Meticulous civil practitioners have been following this procedure ever since its first appearance in the Code several years ago, as they’re specifically pointed to the statute by the quoted language from Rule 4:9.  But what about criminal practitioners?  Subpoenas duces tecum in criminal cases are provided for in Rule 3A:12(b), which mentions nothing at all about the privacy statute.  It does require something not required in civil cases – an affidavit of materiality – but are criminal subpoenas subject to all that statutory bureaucracy, too?

Yes, they are, the Court of Appeals ruled in its recent decision in Hairston v. Commonwealth, 50 Va. App. 64, 646 SE2d 32 (2007).  In an indecent liberties prosecution, Hairston’s lawyer had subpoenaed the victim’s counseling records.  The subpoena fully complied with Rule 3A:12(b), right down to the affidavit of materiality.  He even used the form that appears in the Rules for SDT’s (Part 3A, Form 9).  But there was no notice to the victim that the records were being subpoenaed; nor was there any instruction to the counselor about waiting for the resolution of motions to quash.  The trail court sustained the prosecution’s motion, on the basis that Hairston didn’t follow the statute in addition to the rule and the form.  The Court of Appeals affirmed.

Now, where did that come from?  Isn’t a criminal defense lawyer perfectly safe in meticulously following the relevant rule of court, which says nothing about complying with an otherwise obscure statute?  Isn’t it safe to use the forms the Supreme Court has provided as part of those rules?  Unfortunately, there’s nothing safe about it.  The trouble is, the statute itself specifically provides that it applies to any “civil, criminal, or administrative action or proceeding.”  And we have long ago learned that while the Supreme Court can promulgate rules, those rules can’t conflict with or supersede statutes enacted by the General Assembly.  Code § 8.01-3(D).  The Court of Appeals followed this line of reasoning to reach the (to me inescapable) conclusion that the failure to follow the notice provisions of the privacy statute renders a criminal subpoena vulnerable to even the simplest motion to quash.

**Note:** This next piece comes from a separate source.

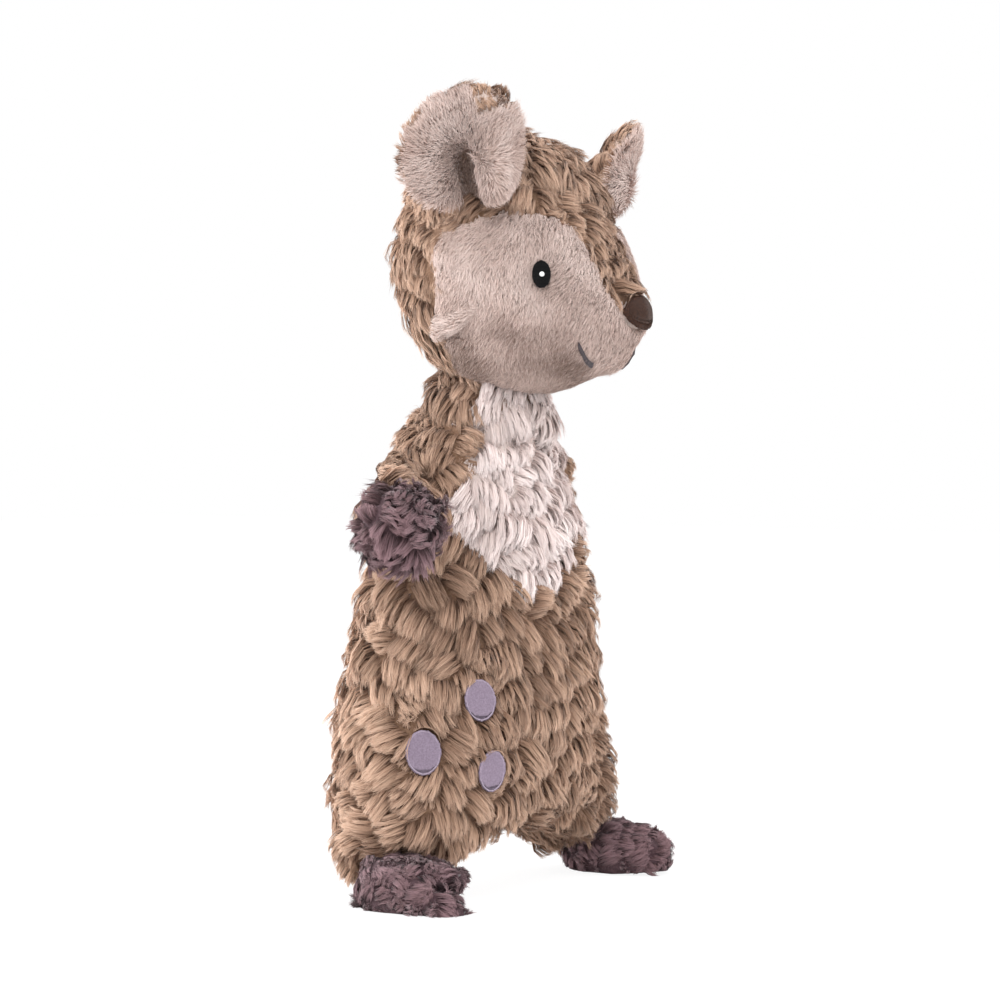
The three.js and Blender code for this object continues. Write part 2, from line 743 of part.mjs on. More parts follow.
function footForm(side, inset) {
  const rings = footSectionShares.map((shares) => sectionRing(footSection(shares, inset), limbFacets));
  const half = toeCleftWidth / 2 + inset;
  const depth = toeCleftDepth + inset;
  const left = new THREE.Vector2(-half, -overrun);
  const wedge = [new THREE.Vector2(0, depth), left, new THREE.Vector2(half, -overrun)];
  const up = new THREE.Vector3(side * Math.sin(toeCleftTilt), 0, Math.cos(toeCleftTilt));
  const right = new THREE.Vector3().crossVectors(axisY, up);
  const start = new THREE.Vector3(0, -footReach, footHeight / 2).addScaledVector(right, -footHeight);
  return solidOf(loft(rings)).subtract(prism(wedge, 2 * footHeight, frameAt(start, up, axisY)));
}

function addFoot(sideName, side) {
  const pivot = new THREE.Group();
  pivot.name = `foot_${sideName}_pivot`;
  pivot.position.set(side * footSpacing, -ankleForward, 0);
  const reach = footReach + overrun;
  const slab = (low, high) =>
    block(new THREE.Vector3(-reach, -reach, low), new THREE.Vector3(reach, reach, high));
  const form = footForm(side, 0);
  const above = slab(soleThickness + seamGap, footHeight + overrun);
  const upper = cut(form.intersect(above), footForm(side, pawThickness));
  addPiece(pivot, `foot_${sideName}_upper`, upper, 'mauve');
  addPiece(pivot, `foot_${sideName}_sole`, form.intersect(slab(0, soleThickness)), 'mauve');
  const filling = footForm(side, pawThickness + seamGap).intersect(above);
  addPiece(pivot, `foot_${sideName}_filling`, filling, 'filling');
  toy.add(pivot);
}

for (const [sideName, side] of Object.entries(sides)) {
  addEar(sideName);
  addArm(sideName, side);
  addFoot(sideName, side);
}

// The origin is under the middle of the whole toy, on the floor
toy.updateMatrixWorld(true);
const bounds = new THREE.Box3().setFromObject(toy, true);
const model = new THREE.Group();
toy.position.set(-(bounds.min.x + bounds.max.x) / 2, -(bounds.min.y + bounds.max.y) / 2, 0);
model.add(toy);

export default model;
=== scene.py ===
import json
import math

import bpy
import numpy as np
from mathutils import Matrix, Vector
from mathutils.bvhtree import BVHTree
from mathutils.kdtree import KDTree


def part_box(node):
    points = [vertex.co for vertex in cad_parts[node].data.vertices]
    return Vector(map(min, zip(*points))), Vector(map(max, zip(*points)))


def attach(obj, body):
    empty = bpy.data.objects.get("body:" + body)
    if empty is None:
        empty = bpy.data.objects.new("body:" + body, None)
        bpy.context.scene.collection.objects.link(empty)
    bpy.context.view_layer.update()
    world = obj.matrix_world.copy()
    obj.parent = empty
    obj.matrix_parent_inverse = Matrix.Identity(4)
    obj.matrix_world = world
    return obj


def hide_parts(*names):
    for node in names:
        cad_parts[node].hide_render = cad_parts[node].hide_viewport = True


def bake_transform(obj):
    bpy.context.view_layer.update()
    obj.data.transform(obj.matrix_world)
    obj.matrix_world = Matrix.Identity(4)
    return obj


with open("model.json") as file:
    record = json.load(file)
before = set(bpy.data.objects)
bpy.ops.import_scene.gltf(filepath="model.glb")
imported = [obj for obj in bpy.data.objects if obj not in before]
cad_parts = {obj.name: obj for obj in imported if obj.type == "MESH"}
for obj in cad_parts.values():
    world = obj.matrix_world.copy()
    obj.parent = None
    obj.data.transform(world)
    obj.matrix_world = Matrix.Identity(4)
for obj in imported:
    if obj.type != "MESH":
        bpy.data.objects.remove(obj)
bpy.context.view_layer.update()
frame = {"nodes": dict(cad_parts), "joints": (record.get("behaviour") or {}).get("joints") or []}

nodes = frame["nodes"]
joints = {joint["name"]: joint for joint in frame["joints"]}

# Sizes in metres, directions and groups of nodes

MM = 0.001
UP = np.array([0.0, 0.0, 1.0])
YAW = math.radians(52)
TOWARDS_CAMERA = np.array([-math.sin(YAW), -math.cos(YAW), 0.0])
SIDEWAYS = np.array([math.cos(YAW), -math.sin(YAW), 0.0])
DISTANCE = 1.2
PIXEL = 0.395 * MM
AIM_HEIGHT = 0.1765
AIM_BEHIND_ANKLES = 0.017
FLOOR_GAP = 0.0003
FACE_LIMIT = 190000
EAR_HEIGHT = 41 * MM
EAR_HALF_WIDTH = 25 * MM
BIB_POINT = 0.112
BIB_SLOPE = 1.18
BIB_LEAD = 4 * MM
SHOULDER_HEIGHT = 0.158
FOLD_START = np.array([-15.0, 37.0, -27.0]) * MM
FOLD_END = np.array([5.0, 40.0, -16.0]) * MM
NECK_RINGS = [(-12, 22), (-4, 27), (2, 26), (8, 23), (14, 20), (18, 17)]
NECK_SIDES = 36
CLEFT_TILT = math.radians(62)
SPOT_SINK = 0.3 * MM
SPOT_FLATTENING = 0.7
BIB_EDGE_TOP = 0.178
BIB_EDGE_STEP = 0.163
NAPE_HEIGHT = 0.219
EAR_ROOT_HEIGHT = 0.266
PAW_HEIGHT = 0.142
LIT_POINT = (0, 0, 0.15)
WHITE = (1.0, 1.0, 1.0, 1.0)
FLOOR_GREY = (0.92, 0.92, 0.92, 1.0)
SPOTS = ["spot_upper", "spot_outer", "spot_inner"]
BODY_PANELS = ["body_front", "bib", "body_back"]
HEAD_PANELS = ["head_crown", "cheek_right", "cheek_left", "chin_gusset"]
CHEEKS = ["cheek_right", "cheek_left"]
EYES = ["eye_right", "eye_left"]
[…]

If you’re a civil practitioner, you probably already follow this two-step process.  But now criminal and administrative law advocates are on notice that they can’t merely follow Rule 3A:12(b) (for criminal cases) or Code §2.2-4022 (in administrative cases) without also meeting the requirements of the health privacy statue, too.  (One could make a plausible argument that the admin law folks are not similarly constrained, since the authority for SDT’s comes from a statute, not a rule of court.  But given the Court of Appeal’s analysis of the issue, I am convinced that the court would apply the same requirements to those subpoenas as well.)  As a practical matter, lawyers in these contexts need to allow extra time before trial in issuing their subpoenas, to allow for the 15-day motion period, and for any additional time necessary to resolve a motion to quash.